The encoder runs here, cycling through the letters:
Comparing the Three Designs
| Design | ALMs | Registers | Pins |
|---|---|---|---|
| Traffic Light Controller (4-state) | 32 | 33 | 8 |
| TLC + Countdown Timer | 57 | 45 | 22 |
| Morse Encoder | 35 | 51 | 7 |
All three sit well under 1% of the FPGA’s logic capacity. The same physical chip becomes three completely different machines depending on which Verilog file and which pin-assignment file I push to it — and the iteration cycle from “change one line of code” to “circuit running on hardware” is about a minute and a half.
Reflections
A few things that stuck with me from this project:
- Architecture choices show up in timing reports. The 29-bit comparator wasn’t wrong — it was just structured in a way the synthesis tool couldn’t optimise around. Splitting the counter into a tick-and-seconds hierarchy wasn’t only cleaner, it shaved the critical path enough to make timing close. Hierarchy in counters maps almost directly to hierarchy in propagation delay.
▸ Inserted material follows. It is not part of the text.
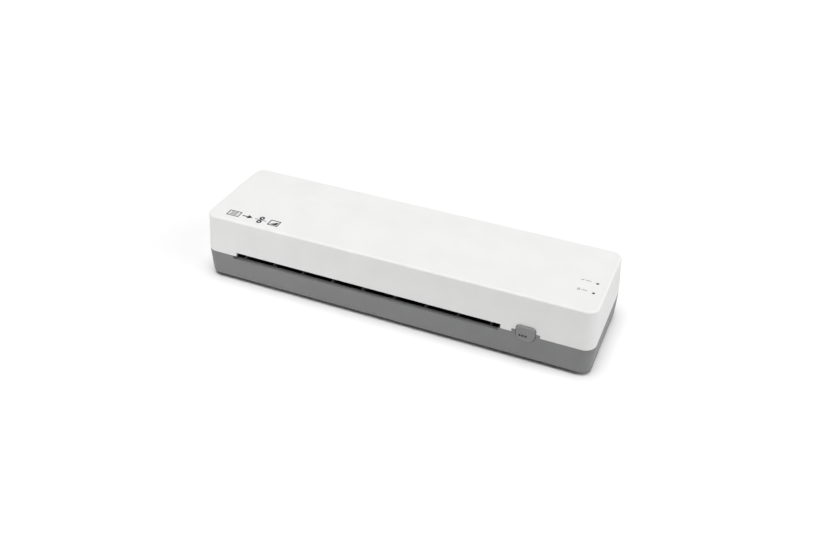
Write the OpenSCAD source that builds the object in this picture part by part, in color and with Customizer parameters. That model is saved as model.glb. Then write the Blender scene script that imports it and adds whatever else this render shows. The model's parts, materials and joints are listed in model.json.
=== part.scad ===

- Behavioural HDL hides a lot, but it doesn’t hide everything. Verilog lets you describe circuits at a high level, but the synthesiser is still making decisions about gate-level structure that affect performance. Reading the compilation reports — ALM counts, slack values, fitter logs — is where the abstraction meets reality.
- The biggest weakness of this work was the lack of simulation. I verified everything by watching LEDs, which works for designs this simple but wouldn’t scale. A proper testbench-driven flow with cycle-accurate verification would have caught edge cases (reset mid-countdown, letter change during transmission) far more reliably than my eyes did.
Building these three circuits gave me a feel for the full FPGA design flow — from behavioural specification through synthesis, fitting, timing analysis, and hardware verification — that I don’t think I could have got from reading about it. The fact that 32,070 ALMs are sitting on the same chip, mostly idle, suggests there’s a lot more room to explore.